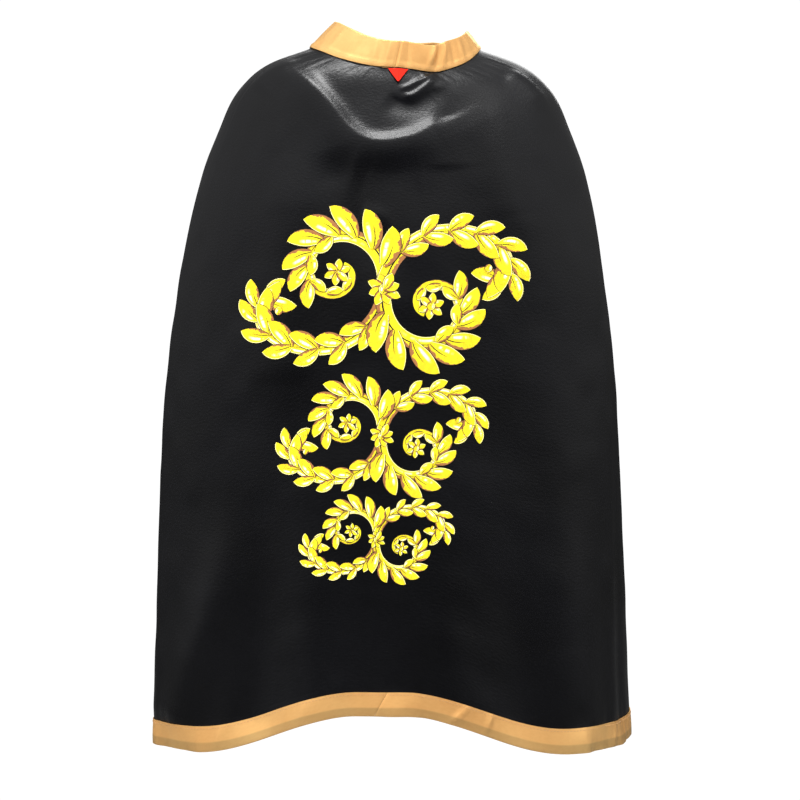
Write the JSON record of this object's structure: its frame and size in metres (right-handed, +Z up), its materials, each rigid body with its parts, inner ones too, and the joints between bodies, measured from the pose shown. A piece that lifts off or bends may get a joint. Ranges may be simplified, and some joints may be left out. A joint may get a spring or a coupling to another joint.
{
  "type": "superhero cape",
  "caption": "Child's costume cape of black satin, closed at the neck by a gold stand collar, with a gold band folded round the hem and printed leaf scrolls down the back.",
  "frame": {"origin": "middle of the neck opening, at the height of the neck seam's two sides", "axes": "+Z up along the wearer's spine, -Y out of the printed back, +Y out of the open front, +X to the right when the printed back is seen"},
  "size_m": [0.4656, 0.2316, 0.705],
  "materials": {
    "black_satin": "satin, shiny face out",
    "gold_satin": "satin, shiny face out",
    "interfacing": "matt non-woven",
    "gold_thread": "spun thread",
    "black_thread": "spun thread",
    "fastener_tape": "matt nylon pile",
    "tag_ribbon": "woven ribbon",
    "label_ribbon": "satin ribbon",
    "print_film": "flexible transfer film"
  },
  "bodies": {
    "back": {"back_panel": "black_satin", "collar_band_left_rear": "gold_satin", "collar_band_right_rear": "gold_satin", "hem_band_left_rear": "gold_satin", "hem_band_right_rear": "gold_satin", "collar_interfacing_rear": "interfacing", "collar_topstitch_rear": "gold_thread", "hem_topstitch_rear": "gold_thread", "print_large": "print_film", "print_medium": "print_film", "print_small": "print_film"},
    "left_front": {"left_front_panel": "black_satin", "collar_band_left_front": "gold_satin", "hem_band_left_front": "gold_satin", "collar_interfacing_left": "interfacing", "collar_topstitch_left": "gold_thread", "hem_topstitch_left": "gold_thread", "front_edge_topstitch_left": "black_thread", "hook_tape": "fastener_tape"},
    "right_front": {"right_front_panel": "black_satin", "collar_band_right_front": "gold_satin", "hem_band_right_front": "gold_satin", "collar_interfacing_right": "interfacing", "collar_topstitch_right": "gold_thread", "hem_topstitch_right": "gold_thread", "front_edge_topstitch_right": "black_thread", "loop_tape": "fastener_tape"},
    "neck_tag": {"neck_tag": "tag_ribbon"},
    "care_label": {"care_label": "label_ribbon"}
  },
  "joints": [
    {"name": "left_front_swing", "type": "hinge", "parent": "back", "child": "left_front", "pos_m": [-0.04558, 0.04304, -0.014], "axis": [0.0804, -0.0969, 0.992], "range_deg": [0, 115]},
    {"name": "right_front_swing", "type": "hinge", "parent": "back", "child": "right_front", "pos_m": [0.04558, 0.04304, -0.014], "axis": [-0.0804, -0.0969, 0.992], "range_deg": [-115, 0]},
    {"name": "neck_tag_flip", "type": "hinge", "parent": "back", "child": "neck_tag", "pos_m": [0.003, -0.0516, -0.0262], "axis": [-1, 0, 0], "range_deg": [0, 120]},
    {"name": "care_label_flip", "type": "hinge", "parent": "back", "child": "care_label", "pos_m": [-0.004, -0.0466, -0.0285], "axis": [1, 0, 0], "range_deg": [-4, 90]}
  ],
  "couplings": [
    {"joint": "right_front_swing", "follows": "left_front_swing", "ratio": -1}
  ]
}
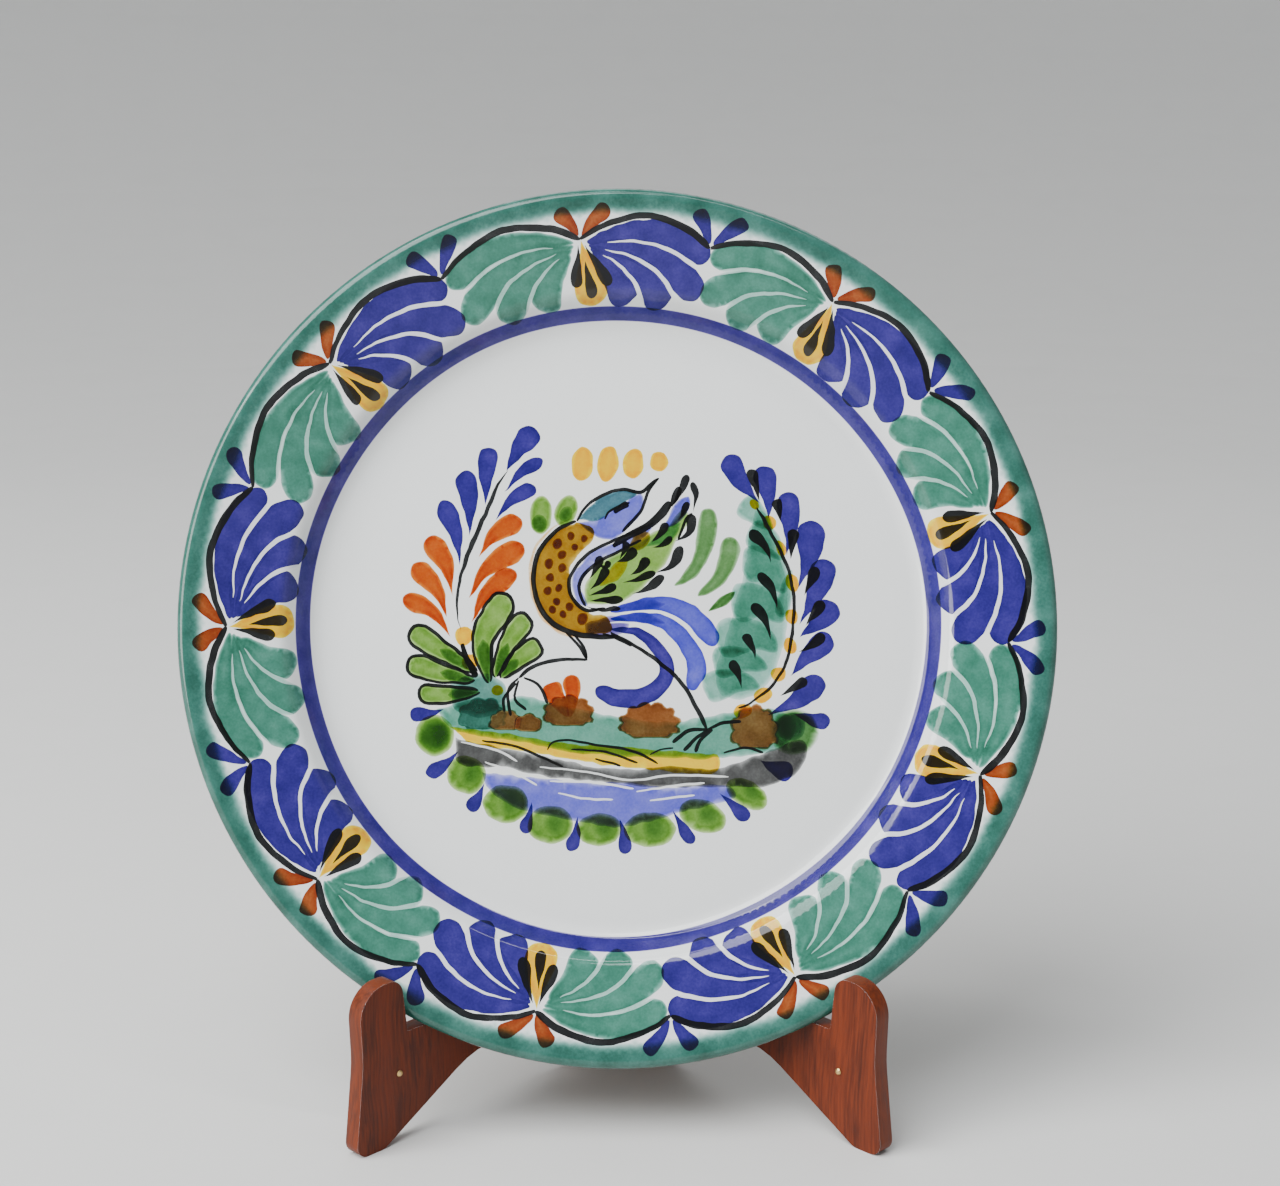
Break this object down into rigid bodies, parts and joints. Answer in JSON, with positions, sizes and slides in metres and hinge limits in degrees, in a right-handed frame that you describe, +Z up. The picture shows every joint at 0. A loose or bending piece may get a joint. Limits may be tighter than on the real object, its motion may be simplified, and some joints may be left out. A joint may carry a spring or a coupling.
{
  "type": "decorative plate on a folding stand",
  "caption": "Round hand painted tin-glazed ceramic plate with a bird and leaf picture and a scalloped rim, resting on a hinged folding wooden plate stand",
  "frame": {"origin": "on the surface it stands on, under the middle of the whole object", "axes": "+Z up, the plate faces -Y, +X is to the right as you face the plate"},
  "size_m": [0.33, 0.1128, 0.3465],
  "materials": {
    "tin_glaze": "glossy white tin glaze over earthenware, hand painted",
    "stained_wood": "red-brown stained hardwood with satin varnish",
    "brass": "plain brass, slightly dulled"
  },
  "bodies": {
    "stand_left": {"left_board": "stained_wood", "left_brad": "brass", "lower_hinge_left_leaf": "brass", "lower_left_screw_1": "brass", "lower_left_screw_2": "brass", "lower_hinge_pin": "brass", "upper_hinge_left_leaf": "brass", "upper_left_screw_1": "brass", "upper_left_screw_2": "brass", "upper_hinge_pin": "brass"},
    "stand_right": {"right_board": "stained_wood", "right_brad": "brass", "lower_hinge_right_leaf": "brass", "lower_right_screw_1": "brass", "lower_right_screw_2": "brass", "upper_hinge_right_leaf": "brass", "upper_right_screw_1": "brass", "upper_right_screw_2": "brass"},
    "charger": {"plate": "tin_glaze"}
  },
  "joints": [
    {"name": "plate_lift", "type": "slide", "parent": "stand_left", "child": "charger", "axis": [0, 0, 1], "range_m": [0, 0.32]},
    {"name": "stand_fold", "type": "hinge", "parent": "stand_left", "child": "stand_right", "pos_m": [0, 0.0379, 0.06], "axis": [0, 0, -1], "range_deg": [0, 88]}
  ],
  "couplings": [
    {"joint": "stand_fold", "follows": "plate_lift", "rad_per_m": 4.79}
  ]
}
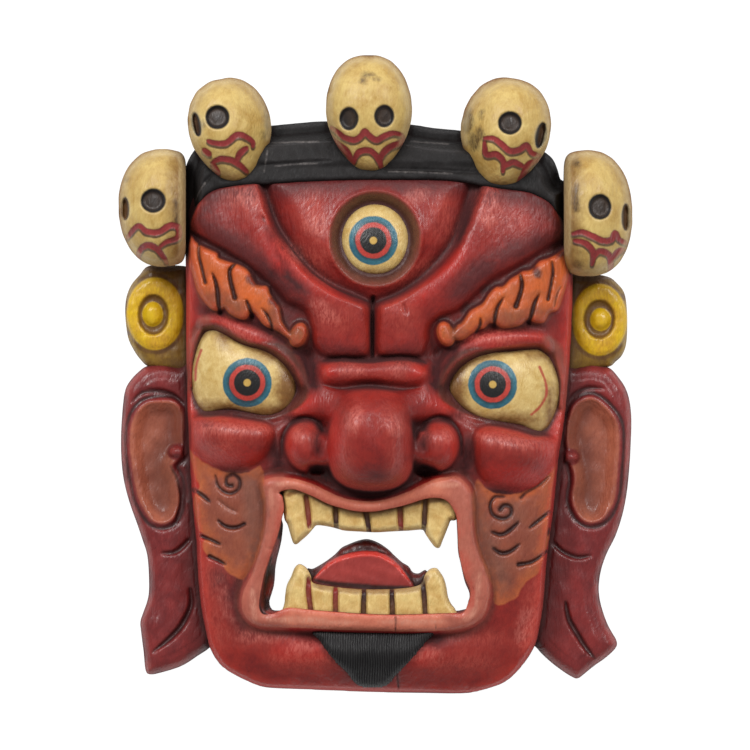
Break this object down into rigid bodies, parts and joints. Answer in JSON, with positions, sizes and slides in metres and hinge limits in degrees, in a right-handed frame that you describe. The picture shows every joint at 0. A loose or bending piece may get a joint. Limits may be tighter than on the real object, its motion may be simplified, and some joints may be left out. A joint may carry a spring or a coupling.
{
  "type": "bhairab mask",
  "caption": "Carved, painted wooden mask of a wrathful guardian face with a third eye, open fanged mouth, long ears and a crown of skulls.",
  "frame": {"origin": "middle of the mask's footprint, on the plane of the back rim that it lies on", "axes": "+Z out of the face, +Y towards the crown of skulls, +X to the right of someone who looks at the face"},
  "size_m": [0.3051, 0.3794, 0.1114],
  "materials": {
    "painted_wood": "red, black, ochre and orange lacquer over carved wood, with dark antique glaze in the recesses, semi-gloss"
  },
  "bodies": {
    "root": {"mask": "painted_wood"}
  },
  "joints": []
}
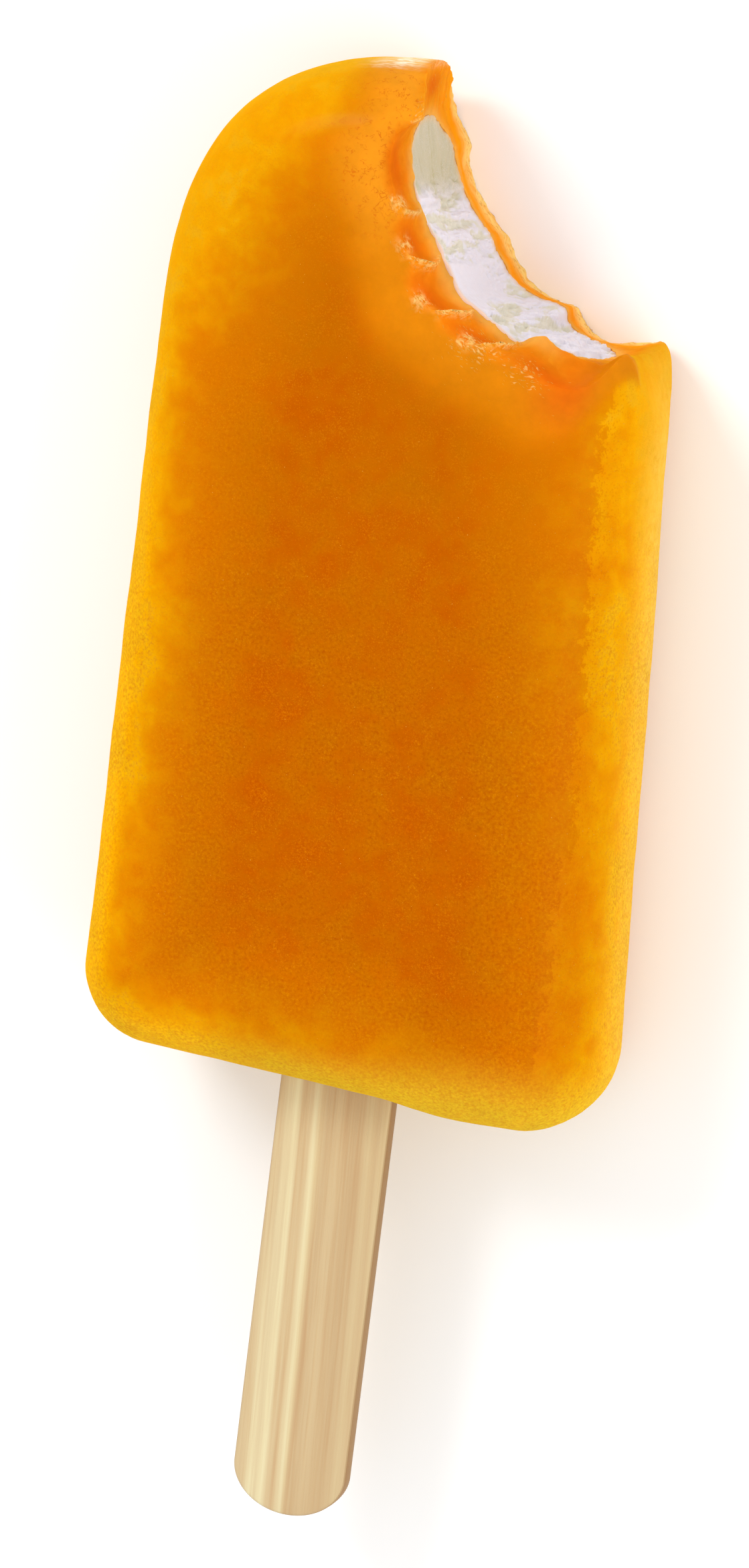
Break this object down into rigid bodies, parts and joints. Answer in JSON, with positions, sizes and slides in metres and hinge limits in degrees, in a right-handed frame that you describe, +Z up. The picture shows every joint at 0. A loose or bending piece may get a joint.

** GIVEN EXERCISE **
Find all lines where the word "that" appears. Copy them.

** FINISHED TASK **
Write the JSON record of this object's structure: its frame and size in metres (right-handed, +Z up), its materials, each rigid body with its parts, inner ones too, and the joints between bodies, measured from the pose shown. A piece that lifts off or bends may get a joint. Ranges may be simplified, and some joints may be left out. A joint may get a spring or a coupling to another joint.
Break this object down into rigid bodies, parts and joints. Answer in JSON, with positions, sizes and slides in metres and hinge limits in degrees, in a right-handed frame that you describe, +Z up. The picture shows every joint at 0. A loose or bending piece may get a joint. Limits may be tighter than on the real object, its motion may be simplified, and some joints may be left out. A joint may carry a spring or a coupling.
Break this object down into rigid bodies, parts and joints. Answer in JSON, with positions, sizes and slides in metres and hinge limits in degrees, in a right-handed frame that you describe. The picture shows every joint at 0. A loose or bending piece may get a joint. Limits may be tighter than on the real object, its motion may be simplified, and some joints may be left out. A joint may carry a spring or a coupling.
  "frame": {"origin": "middle of the mask's footprint, on the plane of the back rim that it lies on", "axes": "+Z out of the face, +Y towards the crown of skulls, +X to the right of someone who looks at the face"},
Break this object down into rigid bodies, parts and joints. Answer in JSON, with positions, sizes and slides in metres and hinge limits in degrees, in a right-handed frame that you describe, +Z up. The picture shows every joint at 0. A loose or bending piece may get a joint.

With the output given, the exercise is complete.